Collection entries
--*--

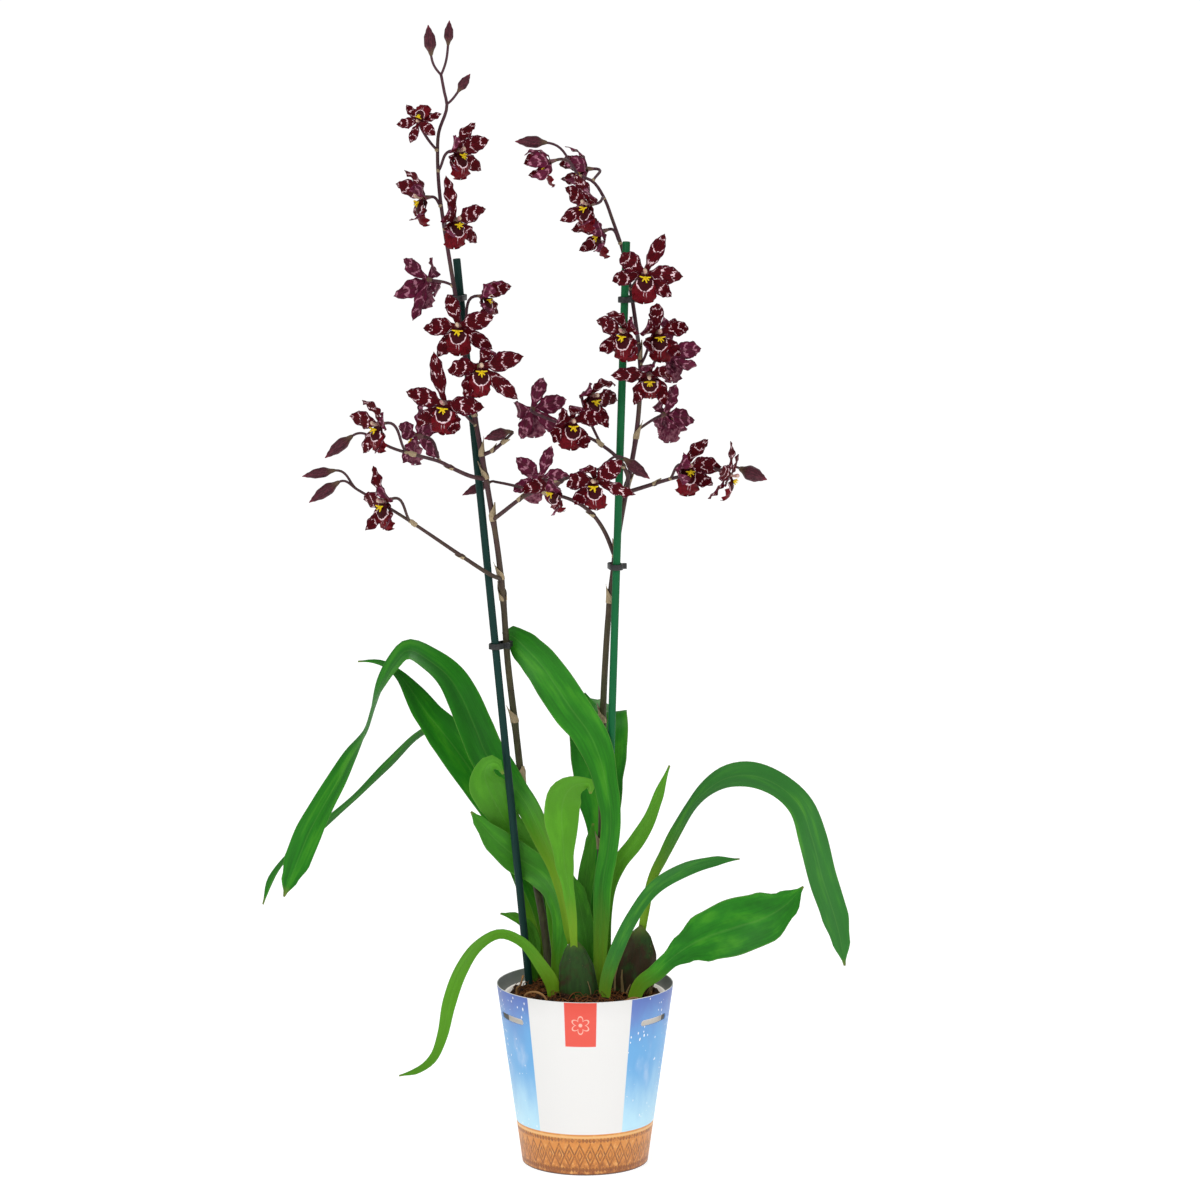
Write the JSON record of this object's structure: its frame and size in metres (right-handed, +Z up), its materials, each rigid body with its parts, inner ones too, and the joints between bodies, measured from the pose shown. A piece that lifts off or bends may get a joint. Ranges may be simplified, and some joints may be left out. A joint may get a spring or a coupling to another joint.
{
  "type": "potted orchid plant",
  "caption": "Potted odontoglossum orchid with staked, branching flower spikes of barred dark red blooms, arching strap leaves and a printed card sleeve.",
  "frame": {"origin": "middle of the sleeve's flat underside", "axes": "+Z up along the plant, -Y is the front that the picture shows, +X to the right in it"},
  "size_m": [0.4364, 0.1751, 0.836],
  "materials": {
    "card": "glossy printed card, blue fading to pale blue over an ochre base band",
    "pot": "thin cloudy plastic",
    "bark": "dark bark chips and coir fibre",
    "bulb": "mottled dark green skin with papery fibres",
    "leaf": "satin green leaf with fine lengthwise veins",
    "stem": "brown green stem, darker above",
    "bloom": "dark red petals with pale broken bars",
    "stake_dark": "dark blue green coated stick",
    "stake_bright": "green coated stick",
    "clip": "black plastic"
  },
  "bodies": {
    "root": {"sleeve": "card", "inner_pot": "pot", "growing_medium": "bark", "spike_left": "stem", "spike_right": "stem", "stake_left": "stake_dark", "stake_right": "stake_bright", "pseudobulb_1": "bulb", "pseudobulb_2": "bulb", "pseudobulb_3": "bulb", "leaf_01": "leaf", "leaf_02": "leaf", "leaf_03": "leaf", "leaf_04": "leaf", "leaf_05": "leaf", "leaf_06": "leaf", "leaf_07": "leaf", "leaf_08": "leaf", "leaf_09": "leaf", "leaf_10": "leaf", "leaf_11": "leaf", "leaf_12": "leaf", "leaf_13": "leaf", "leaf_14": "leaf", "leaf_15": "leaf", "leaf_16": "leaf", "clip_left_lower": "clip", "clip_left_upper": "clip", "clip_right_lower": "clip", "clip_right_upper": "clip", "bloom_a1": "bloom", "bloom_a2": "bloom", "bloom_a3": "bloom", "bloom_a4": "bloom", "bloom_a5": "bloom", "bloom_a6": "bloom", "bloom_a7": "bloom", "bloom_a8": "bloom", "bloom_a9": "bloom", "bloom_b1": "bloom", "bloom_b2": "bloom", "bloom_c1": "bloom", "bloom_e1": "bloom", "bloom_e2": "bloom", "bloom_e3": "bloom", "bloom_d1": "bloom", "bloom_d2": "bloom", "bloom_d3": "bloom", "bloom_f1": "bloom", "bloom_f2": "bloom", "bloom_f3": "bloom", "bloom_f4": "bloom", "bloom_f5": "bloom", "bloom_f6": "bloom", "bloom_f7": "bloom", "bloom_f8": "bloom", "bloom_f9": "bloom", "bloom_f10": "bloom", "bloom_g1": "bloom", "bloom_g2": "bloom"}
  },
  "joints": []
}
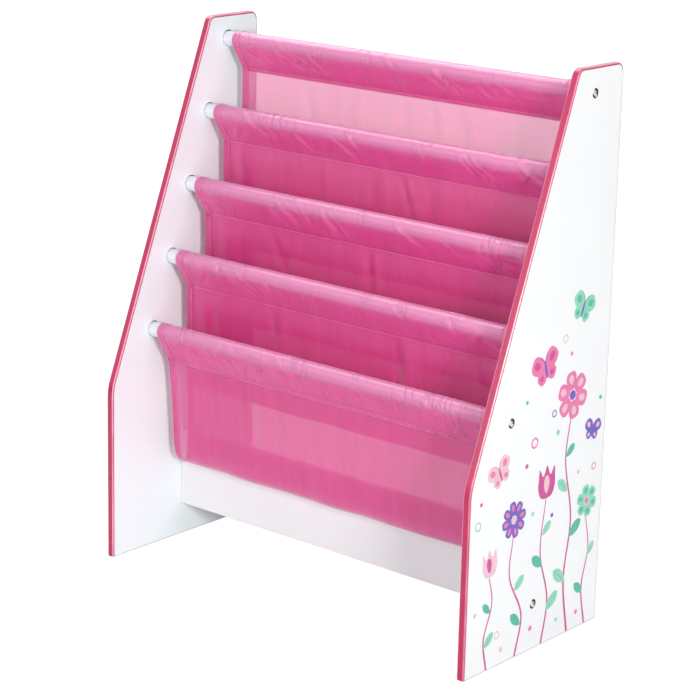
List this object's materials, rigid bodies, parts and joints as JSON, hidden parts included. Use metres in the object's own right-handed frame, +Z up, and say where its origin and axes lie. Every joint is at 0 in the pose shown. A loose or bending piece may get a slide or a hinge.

--*--

● **Challenge**: Reproduce the listing shown above in its entirety, exactly.

● **Task output**:
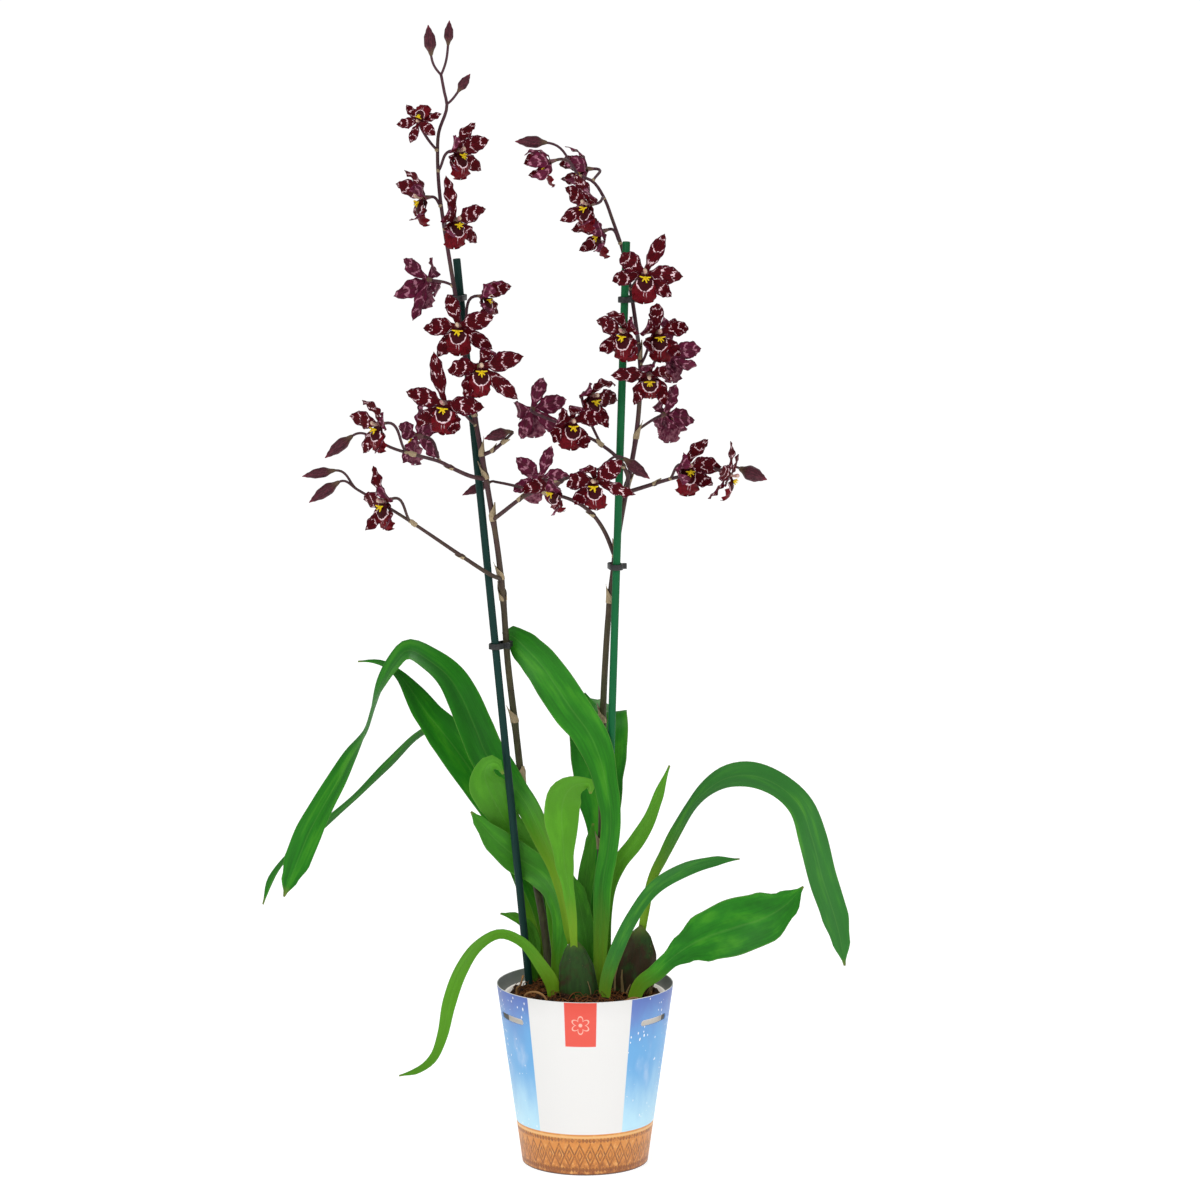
Write the JSON record of this object's structure: its frame and size in metres (right-handed, +Z up), its materials, each rigid body with its parts, inner ones too, and the joints between bodies, measured from the pose shown. A piece that lifts off or bends may get a joint. Ranges may be simplified, and some joints may be left out. A joint may get a spring or a coupling to another joint.
{
  "type": "potted orchid plant",
  "caption": "Potted odontoglossum orchid with staked, branching flower spikes of barred dark red blooms, arching strap leaves and a printed card sleeve.",
  "frame": {"origin": "middle of the sleeve's flat underside", "axes": "+Z up along the plant, -Y is the front that the picture shows, +X to the right in it"},
  "size_m": [0.4364, 0.1751, 0.836],
  "materials": {
    "card": "glossy printed card, blue fading to pale blue over an ochre base band",
    "pot": "thin cloudy plastic",
    "bark": "dark bark chips and coir fibre",
    "bulb": "mottled dark green skin with papery fibres",
    "leaf": "satin green leaf with fine lengthwise veins",
    "stem": "brown green stem, darker above",
    "bloom": "dark red petals with pale broken bars",
    "stake_dark": "dark blue green coated stick",
    "stake_bright": "green coated stick",
    "clip": "black plastic"
  },
  "bodies": {
    "root": {"sleeve": "card", "inner_pot": "pot", "growing_medium": "bark", "spike_left": "stem", "spike_right": "stem", "stake_left": "stake_dark", "stake_right": "stake_bright", "pseudobulb_1": "bulb", "pseudobulb_2": "bulb", "pseudobulb_3": "bulb", "leaf_01": "leaf", "leaf_02": "leaf", "leaf_03": "leaf", "leaf_04": "leaf", "leaf_05": "leaf", "leaf_06": "leaf", "leaf_07": "leaf", "leaf_08": "leaf", "leaf_09": "leaf", "leaf_10": "leaf", "leaf_11": "leaf", "leaf_12": "leaf", "leaf_13": "leaf", "leaf_14": "leaf", "leaf_15": "leaf", "leaf_16": "leaf", "clip_left_lower": "clip", "clip_left_upper": "clip", "clip_right_lower": "clip", "clip_right_upper": "clip", "bloom_a1": "bloom", "bloom_a2": "bloom", "bloom_a3": "bloom", "bloom_a4": "bloom", "bloom_a5": "bloom", "bloom_a6": "bloom", "bloom_a7": "bloom", "bloom_a8": "bloom", "bloom_a9": "bloom", "bloom_b1": "bloom", "bloom_b2": "bloom", "bloom_c1": "bloom", "bloom_e1": "bloom", "bloom_e2": "bloom", "bloom_e3": "bloom", "bloom_d1": "bloom", "bloom_d2": "bloom", "bloom_d3": "bloom", "bloom_f1": "bloom", "bloom_f2": "bloom", "bloom_f3": "bloom", "bloom_f4": "bloom", "bloom_f5": "bloom", "bloom_f6": "bloom", "bloom_f7": "bloom", "bloom_f8": "bloom", "bloom_f9": "bloom", "bloom_f10": "bloom", "bloom_g1": "bloom", "bloom_g2": "bloom"}
  },
  "joints": []
}
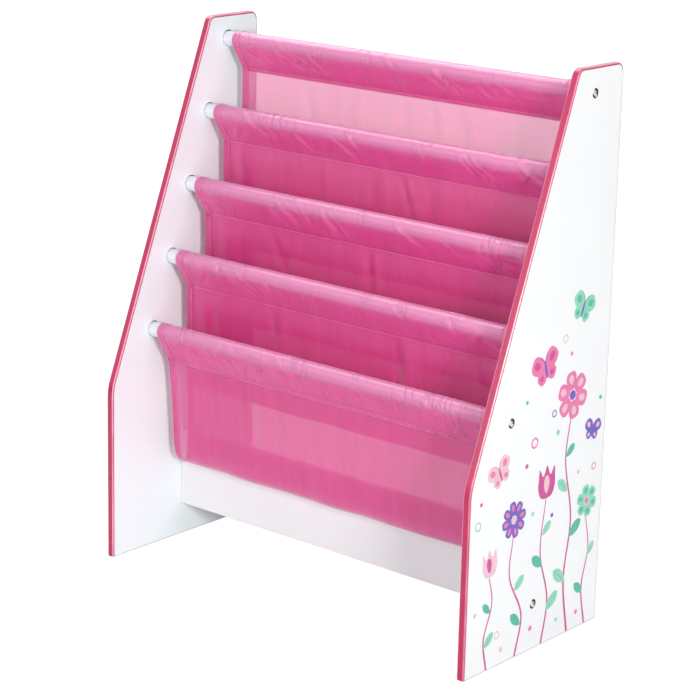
List this object's materials, rigid bodies, parts and joints as JSON, hidden parts included. Use metres in the object's own right-handed frame, +Z up, and say where its origin and axes lie. Every joint is at 0 in the pose shown. A loose or bending piece may get a slide or a hinge.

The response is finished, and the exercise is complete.